C'est toujours très difficile, vous savez, personne ne parle, on ne sait pas vraiment, tout ça est très caché en règle générale. Après, si effectivement, c'est quelqu'un dont je sais que c'est un prédateur, je n'irai pas et si je pouvais le dénoncer je le ferai. Mais encore me faudrait-il des preuves sinon on me reprocherait de dénoncer sur des "on-dit", ce n'est pas possible. On ne peut pas faire n'importe quoi, déjà qu'on n'écoute pas les victimes... Comme disait Emmanuelle Devos : "il faut libérer la parole des témoins." Ça c'est intéressant ! Tout comme de rappeler les chiffres : toutes les 6 ou 7 minutes une femme se fait violer en France, un enfant toutes les 4 minutes en France. Deux enfants meurent sous les coups de leurs parents par semaine, deux femmes tuées en France par semaine, etc. Ces chiffres-là font mal et nous font prendre conscience qu'il y a encore beaucoup de travail à faire.

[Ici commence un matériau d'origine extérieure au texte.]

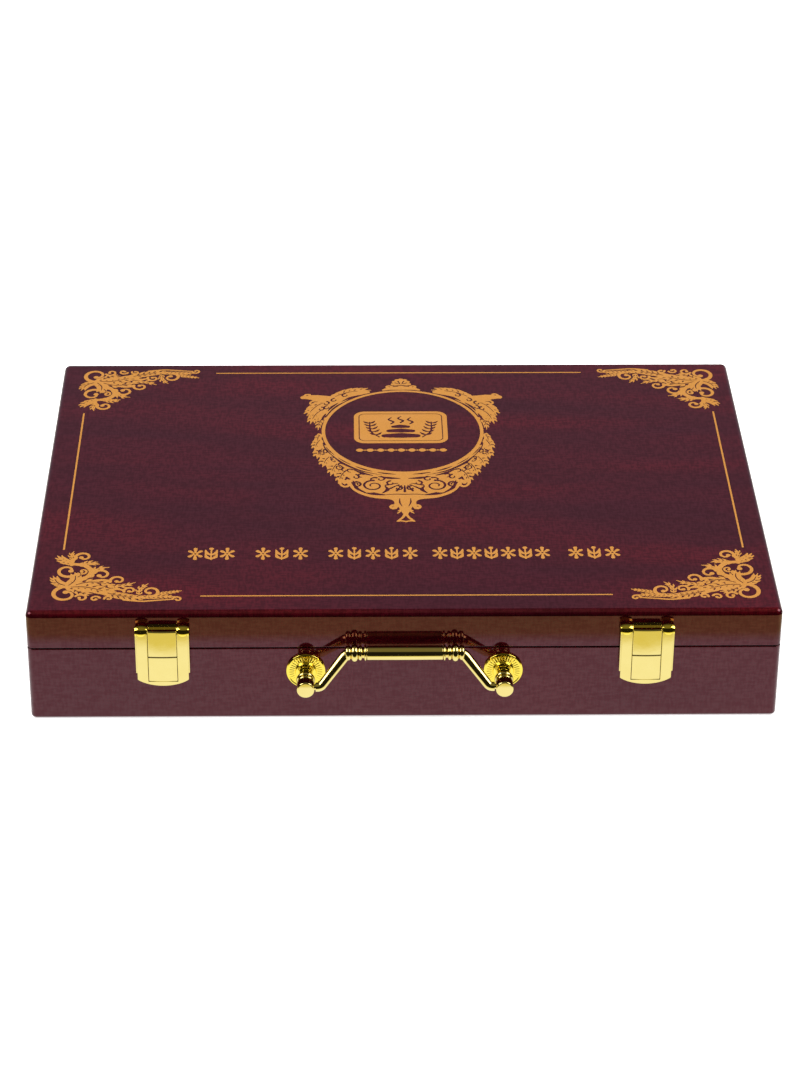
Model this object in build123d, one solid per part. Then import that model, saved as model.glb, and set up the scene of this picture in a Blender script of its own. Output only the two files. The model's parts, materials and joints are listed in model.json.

Audrey Lamy au casting de "Lol, qui rit, sort" saison 4
Le casting de la quatrième saison de "Lol, qui rit, sort" a été révélé. La soeur d'Alexandra Lamy, Audrey y figure aux côtés de Jérôme Commandeur, Redouane Bougheraba, Marina Foïs, Alban Ivanov etc. "Je pense que ma soeur est très forte, je lui ai dit : tu gagnes, p***** tu gagnes. Mais je ne me fais pas trop de soucis pour elle, même si attention, je ne connais l'issue", a commenté rieuse la gagnante de la première saison. Le programme toujours présenté par Philippe Lacheau sera diffusé à compter du 16 février sur Prime Vidéo. Le petit plus cette fois-ci au sujet d'Alexandra Lamy : la comédienne sera le 11 février au Cinéplanet d'Alès pour présenter le film "La Promesse verte" d'Édouard Bergeon.
* Lundi 22 janvier à 14h15 au Cinéplanet, Alès — Séance scolaire. Au cinéma CGR de Nîmes à 19h 30 - Séance tout pubic. Le lendemain, mardi 23 janvier, toujours au CGR de Nîmes, séance scolaire à 9h30.